◆ **Given task**
Produce word for word the lines of the data below running from the one that has "data.shade_smooth()" to the one that has "from mathutils import Matrix, Vector, noise", inclusive, and no others.
╭──
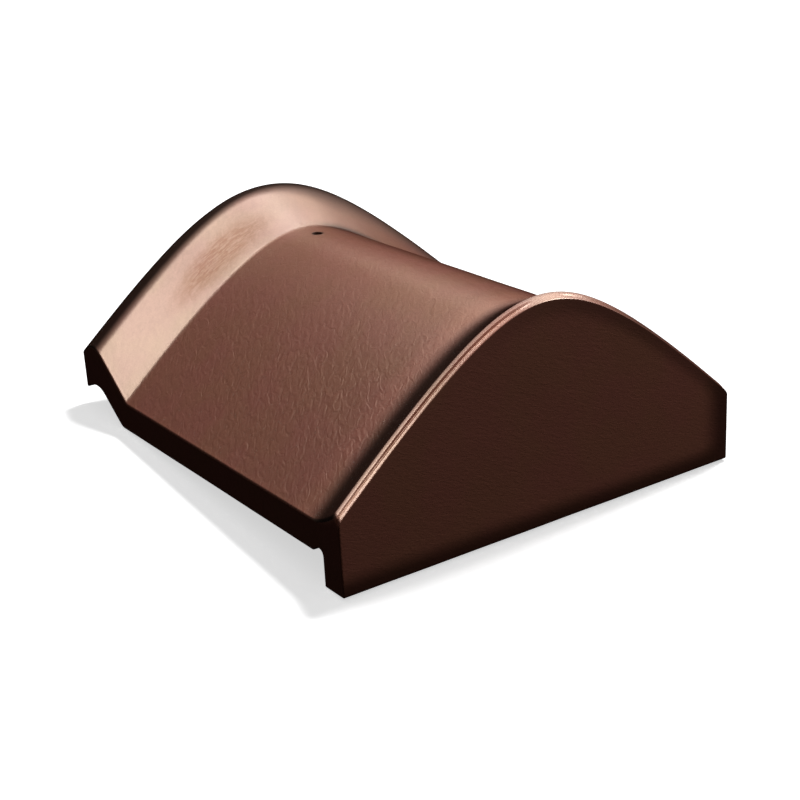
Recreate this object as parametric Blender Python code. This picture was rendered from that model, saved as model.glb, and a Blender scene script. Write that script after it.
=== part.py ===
"""A ridge end cap tile: one casting of concrete, an arched shell with a closed end and a flared collar.

The tile is drawn in its own axes: X across the ridge, Y along it from the closed end's face to the
collar's mouth, Z up from the foot of the end wall. It is then laid down as it lies by itself on level
ground, on the foot of its end wall and on its eaves, with the origin under the middle of its box.
All sizes are in metres.
"""

import math

import bmesh
import bpy
from mathutils import Matrix, Vector

# Overall sizes
WIDTH = 0.250
LENGTH = 0.278
FLANK_ANGLE_DEG = 44.2
CREST_RADIUS = 0.057
SHELL_THICKNESS = 0.0146
EAVES_FLAT = 0.003

# End wall, with the rim that stands proud of the shell
WALL_THICKNESS = 0.0165
WALL_DROP = 0.016
FACE_RISE = 0.0058
RIM_RISE = 0.0085
RIM_DEPTH = 0.0047
RIM_COVE_LENGTH = 0.0195
RIM_CORNER_RADIUS = 0.0065
GROOVE_START = 0.0019
GROOVE_BOTTOM = 0.0030
GROOVE_DEPTH = 0.0008
WALL_RELIEF_RISE = 0.005
WALL_RELIEF_LENGTH = 0.009

# Collar: lengths are measured back from the mouth, rises from the shell at the eaves
COLLAR_LENGTH = 0.054
COLLAR_TOP_FROM_END = 0.0165
COLLAR_TOP_RISE = 0.0277
COLLAR_END_RISE = 0.0181
COLLAR_FOOT_RADIUS = 0.008
COLLAR_TOP_RADIUS = 0.0215
COLLAR_CREST_SHARE = 0.79

# Throat: the hollow under the collar, measured in the same way from the shell's underside
THROAT_LENGTH = 0.045
THROAT_TOP_FROM_END = 0.017
THROAT_TOP_RISE = 0.0191
THROAT_END_RISE = 0.0127
THROAT_FOOT_RADIUS = 0.010
THROAT_TOP_RADIUS = 0.019

# Nail hole through the crest
HOLE_DIAMETER = 0.0055
HOLE_FROM_END = 0.070

# How the cove behind the rim runs out: 1 would be straight, and more is more hollow
COVE_POWER = 1.5

# How finely curves are divided
ARCH_STEPS = 44
CORNER_STEPS = 4
COVE_STEPS = 7
SHELL_STEPS = 4
ARC_STEPS = 6
HOLE_SIDES = 20
SMOOTH_ANGLE_DEG = 24.0

TILE_COLOUR = (0.105, 0.052, 0.038, 1.0)
TILE_ROUGHNESS = 0.5

HALF = WIDTH / 2
CUTTER_LENGTH = 3 * SHELL_THICKNESS
FLANK_SLOPE = math.tan(math.radians(FLANK_ANGLE_DEG))
CREST_REACH = FLANK_SLOPE * CREST_RADIUS
EAVES_SLOPE = FLANK_SLOPE * HALF / math.hypot(HALF, CREST_REACH)


def clear_scene():
    """Take away whatever the scene holds."""
    for item in list(bpy.data.objects):
        bpy.data.objects.remove(item, do_unlink=True)


def fall(x):
    """How far the arch lies below its crest at x: a hyperbola, round on top and straight at the flanks."""
    return FLANK_SLOPE * (math.hypot(x, CREST_REACH) - CREST_REACH)


def lean(x):
    """Height of a wall of unit thickness, cut upright at x."""
    slope = FLANK_SLOPE * x / math.hypot(x, CREST_REACH)
    return math.hypot(1.0, slope)


def flank_share(x):
    """0 at the crest and 1 at the eaves, growing as the arch leans over."""
    return (lean(x) - 1.0) / (lean(HALF) - 1.0)


def under_fall(x):
    """How far the shell's underside lies below the crest at x, flat along each of the eaves."""
    inner = min(abs(x), HALF - EAVES_FLAT)
    return fall(inner) + SHELL_THICKNESS * lean(inner)


CREST_HEIGHT = WALL_DROP + under_fall(HALF)


def corner_drop(x):
    """How far the rounded corner of the end wall lies below its arch at x."""
    start = HALF - RIM_CORNER_RADIUS
    reach = abs(x) - start
    slope_length = math.hypot(1.0, EAVES_SLOPE)
    if reach <= RIM_CORNER_RADIUS * EAVES_SLOPE / slope_length:
        return 0.0
    line = -EAVES_SLOPE * reach
    centre = -RIM_CORNER_RADIUS * slope_length
    return line - centre - math.sqrt(max(0.0, RIM_CORNER_RADIUS**2 - reach**2))


def rounded_line(points, radii):
    """Points (along, rise) of a line with its inner corners rounded by arcs, as far as the sides allow."""
    line = [Vector(point) for point in points]
    outline = [line[0]]
    for before, corner, after, radius in zip(line, line[1:], line[2:], radii):
        back = (before - corner).normalized()
        ahead = (after - corner).normalized()
        half_angle = back.angle(ahead) / 2
        room = min((before - corner).length, (after - corner).length) / 2
        reach = min(radius / math.tan(half_angle), room)
        centre = corner + (back + ahead).normalized() * reach / math.cos(half_angle)
        first = corner + back * reach - centre
        last = corner + ahead * reach - centre
        sweep = math.pi - 2 * half_angle
        for step in range(ARC_STEPS + 1):
            turned = sweep * step / ARC_STEPS
            spoke = first * math.sin(sweep - turned) + last * math.sin(turned)
            outline.append(centre + spoke / math.sin(sweep))
    outline.append(line[-1])
    return outline


def rim_profile():
    """The rim from the wall's face back to the shell: two narrow beads with a groove, then a cove."""
    slope = (RIM_RISE - FACE_RISE) / RIM_DEPTH
    profile = [Vector((0.0, FACE_RISE))]
    profile.append(Vector((GROOVE_START, FACE_RISE + slope * GROOVE_START)))
    profile.append(Vector((GROOVE_BOTTOM, FACE_RISE + slope * GROOVE_BOTTOM - GROOVE_DEPTH)))
    profile.append(Vector((RIM_DEPTH, RIM_RISE)))
    for step in range(1, COVE_STEPS + 1):
        along = step / COVE_STEPS
        rise = RIM_RISE * (1.0 - along) ** COVE_POWER
        profile.append(Vector((RIM_DEPTH + along * RIM_COVE_LENGTH, rise)))
    return profile


def collar_profile():
    """The outer side of the collar: up a straight ramp, over a round top and down to the mouth."""
    foot = LENGTH - COLLAR_LENGTH
    shell_middle = (foot + RIM_DEPTH + RIM_COVE_LENGTH) / 2
    points = [
        (shell_middle, 0.0),
        (foot, 0.0),
        (LENGTH - COLLAR_TOP_FROM_END, COLLAR_TOP_RISE),
        (LENGTH, COLLAR_END_RISE),
    ]
    return rounded_line(points, (COLLAR_FOOT_RADIUS, COLLAR_TOP_RADIUS))


def throat_profile():
    """The underside from the end wall to the mouth."""
    foot = LENGTH - THROAT_LENGTH
    points = [
        (WALL_THICKNESS + WALL_RELIEF_LENGTH, 0.0),
        (foot, 0.0),
        (LENGTH - THROAT_TOP_FROM_END, THROAT_TOP_RISE),
        (LENGTH, THROAT_END_RISE),
    ]
    return rounded_line(points, (THROAT_FOOT_RADIUS, THROAT_TOP_RADIUS))


def section(x):
    """The closed outline of the tile, cut along the ridge at x."""
    crest = CREST_HEIGHT - fall(x)
    under = CREST_HEIGHT - under_fall(x)
    share = flank_share(x)
    flare = COLLAR_CREST_SHARE + (1.0 - COLLAR_CREST_SHARE) * share
    outline = [Vector((x, 0.0, 0.0))]
    for along, rise in rim_profile():
        drop = corner_drop(x) * min(1.0, rise / FACE_RISE)
        outline.append(Vector((x, along, crest + rise - drop)))
    collar = collar_profile()
    shell_start = outline[-1].y
    for step in range(1, SHELL_STEPS):
        along = shell_start + (collar[1].x - shell_start) * step / SHELL_STEPS
        outline.append(Vector((x, along, crest)))
    for along, rise in collar[1:]:
        outline.append(Vector((x, along, crest + rise * flare)))
    for along, rise in reversed(throat_profile()):
        outline.append(Vector((x, along, under + rise * flare)))
    outline.append(Vector((x, WALL_THICKNESS, under + WALL_RELIEF_RISE * share)))
    outline.append(Vector((x, WALL_THICKNESS, 0.0)))
    return outline


def columns():
    """Where across the tile its sections are cut: evenly, and closer at the rounded corners of the wall."""
    inner = HALF - EAVES_FLAT
    across = [inner * (2 * step / ARCH_STEPS - 1) for step in range(ARCH_STEPS + 1)]
    corner_angle = math.atan(EAVES_SLOPE)
    for step in range(CORNER_STEPS + 1):
        angle = corner_angle + (math.pi / 2 - corner_angle) * step / CORNER_STEPS
        edge = HALF - RIM_CORNER_RADIUS * (1.0 - math.sin(angle))
        if edge > inner:
            across.append(edge)
            across.insert(0, -edge)
    return across


def loft(sections):
    """A closed mesh through sections with as many points each."""
    mesh = bmesh.new()
    rings = [[mesh.verts.new(point) for point in outline] for outline in sections]
    count = len(rings[0])
    for ring, following in zip(rings, rings[1:]):
        for i in range(count):
            j = (i + 1) % count
            mesh.faces.new((ring[i], ring[j], following[j], following[i]))
    mesh.faces.new(reversed(rings[0]))
    mesh.faces.new(rings[-1])
    bmesh.ops.recalc_face_normals(mesh, faces=mesh.faces)
    return mesh


def lying_tilt(outline):
    """The angle by which the tile tips over the inner edge of its wall's foot until its eaves touch the ground."""
    above_foot = [point for point in outline if point.z > 0.0]
    return min(math.atan2(point.z, point.y - WALL_THICKNESS) for point in above_foot)


def tile_material():
    """Brown concrete, finished with a thin satin coat."""
    material = bpy.data.materials.new("brown_concrete")
    material.use_nodes = True
    shader = material.node_tree.nodes["Principled BSDF"]
    shader.inputs["Base Color"].default_value = TILE_COLOUR
    shader.inputs["Roughness"].default_value = TILE_ROUGHNESS
    shader.inputs["Metallic"].default_value = 0.0
    return material


def nail_cutter(placing):
    """The rod that makes the nail hole, longer than the shell is thick."""
    crest = CREST_HEIGHT - SHELL_THICKNESS / 2
    place = Vector((0.0, LENGTH - HOLE_FROM_END, crest))
    bpy.ops.mesh.primitive_cylinder_add(
        vertices=HOLE_SIDES, radius=HOLE_DIAMETER / 2, depth=CUTTER_LENGTH
    )
    cutter = bpy.context.object
    cutter.name = "nail_hole_cutter"
    cutter.matrix_world = placing @ Matrix.Translation(place)
    cutter.hide_render = True
    cutter.display_type = "WIRE"
    return cutter


def lying_placement(points, tilt):
    """Tip the tile, then set the middle of its box over the origin and its lowest point on the ground."""
    turn = Matrix.Rotation(-tilt, 4, "X")
    turned = [turn @ point for point in points]
    middle = (min(p.y for p in turned) + max(p.y for p in turned)) / 2
    lowest = min(p.z for p in turned)
    return Matrix.Translation((0.0, -middle, -lowest)) @ turn


def build_tile():
    """The whole tile, one casting."""
    sections = [section(x) for x in columns()]
    points = [point for outline in sections for point in outline]
    placing = lying_placement(points, lying_tilt(sections[0]))
    shape = loft(sections)
    data = bpy.data.meshes.new("ridge_end_tile")
    shape.to_mesh(data)
    shape.free()
    data.shade_smooth()
    data.set_sharp_from_angle(angle=math.radians(SMOOTH_ANGLE_DEG))
    data.materials.append(tile_material())
    tile = bpy.data.objects.new("ridge_end_tile", data)
    bpy.context.collection.objects.link(tile)
    tile.matrix_world = placing
    hole = tile.modifiers.new("nail_hole", "BOOLEAN")
    hole.operation = "DIFFERENCE"
    hole.solver = "EXACT"
    hole.object = nail_cutter(placing)
    return tile


clear_scene()
build_tile()
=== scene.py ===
"""The looks of the ridge end cap tile: its fine mesh, its concrete, the floor, the lights and the camera.

The tile is drawn in its own axes, as its source is: X across the ridge, Y along it from the closed end's
face to the collar's mouth, Z up from the foot of the end wall. It is then laid down as it lies by itself.
All sizes are in metres.
"""

import math

import bmesh
import bpy
from mathutils import Matrix, Vector, noise


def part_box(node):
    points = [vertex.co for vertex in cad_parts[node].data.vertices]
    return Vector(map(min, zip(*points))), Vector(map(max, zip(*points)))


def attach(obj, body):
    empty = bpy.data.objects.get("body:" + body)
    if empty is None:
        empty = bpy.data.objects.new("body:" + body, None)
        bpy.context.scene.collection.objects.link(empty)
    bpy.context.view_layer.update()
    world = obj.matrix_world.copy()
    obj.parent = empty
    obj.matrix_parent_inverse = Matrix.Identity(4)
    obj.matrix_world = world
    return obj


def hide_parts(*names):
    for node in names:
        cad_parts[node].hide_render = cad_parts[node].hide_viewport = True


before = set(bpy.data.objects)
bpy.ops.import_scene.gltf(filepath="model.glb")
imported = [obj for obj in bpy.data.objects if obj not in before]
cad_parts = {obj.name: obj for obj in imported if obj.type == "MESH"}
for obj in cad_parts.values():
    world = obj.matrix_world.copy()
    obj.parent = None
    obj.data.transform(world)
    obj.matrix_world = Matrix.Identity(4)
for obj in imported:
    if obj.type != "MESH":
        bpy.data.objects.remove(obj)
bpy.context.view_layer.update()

NODE = "ridge_end_tile"

# Overall sizes
WIDTH = 0.250
LENGTH = 0.278
FLANK_ANGLE_DEG = 44.2
CREST_RADIUS = 0.057
SHELL_THICKNESS = 0.0146
EAVES_FLAT = 0.003

# End wall and its rim
WALL_THICKNESS = 0.0165
WALL_DROP = 0.016
FACE_RISE = 0.0058
RIM_RISE = 0.0085
RIM_DEPTH = 0.0047
RIM_COVE_LENGTH = 0.0195
RIM_CORNER_RADIUS = 0.0065
WALL_RELIEF_RISE = 0.005
WALL_RELIEF_LENGTH = 0.009
COVE_POWER = 1.5

# The two beads of the rim and the groove between them, which fades out at the crest
GROOVE_START = 0.0013
GROOVE_BOTTOM = 0.0022
GROOVE_END = 0.0030
GROOVE_DEPTH = 0.00065
GROOVE_EAVES_SHARE = 0.3
GROOVE_FADE_START = 0.006
GROOVE_FADE_END = 0.022
FRONT_BEAD_RADIUS = 0.0007
GROOVE_LIP_RADIUS = 0.0004
BACK_BEAD_RADIUS = 0.0007

# Collar
COLLAR_LENGTH = 0.054
COLLAR_TOP_FROM_END = 0.0165
COLLAR_TOP_RISE = 0.0277
COLLAR_END_RISE = 0.0181
COLLAR_FOOT_RADIUS = 0.006
COLLAR_TOP_RADIUS = 0.0215
COLLAR_CREST_SHARE = 0.79

# Throat under the collar
THROAT_LENGTH = 0.045
THROAT_TOP_FROM_END = 0.017
THROAT_TOP_RISE = 0.0191
THROAT_END_RISE = 0.0127
THROAT_FOOT_RADIUS = 0.010
THROAT_TOP_RADIUS = 0.019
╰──
◆ **Expected answer**
    data.shade_smooth()
    data.set_sharp_from_angle(angle=math.radians(SMOOTH_ANGLE_DEG))
    data.materials.append(tile_material())
    tile = bpy.data.objects.new("ridge_end_tile", data)
    bpy.context.collection.objects.link(tile)
    tile.matrix_world = placing
    hole = tile.modifiers.new("nail_hole", "BOOLEAN")
    hole.operation = "DIFFERENCE"
    hole.solver = "EXACT"
    hole.object = nail_cutter(placing)
    return tile


clear_scene()
build_tile()
=== scene.py ===
"""The looks of the ridge end cap tile: its fine mesh, its concrete, the floor, the lights and the camera.

The tile is drawn in its own axes, as its source is: X across the ridge, Y along it from the closed end's
face to the collar's mouth, Z up from the foot of the end wall. It is then laid down as it lies by itself.
All sizes are in metres.
"""

import math

import bmesh
import bpy
from mathutils import Matrix, Vector, noise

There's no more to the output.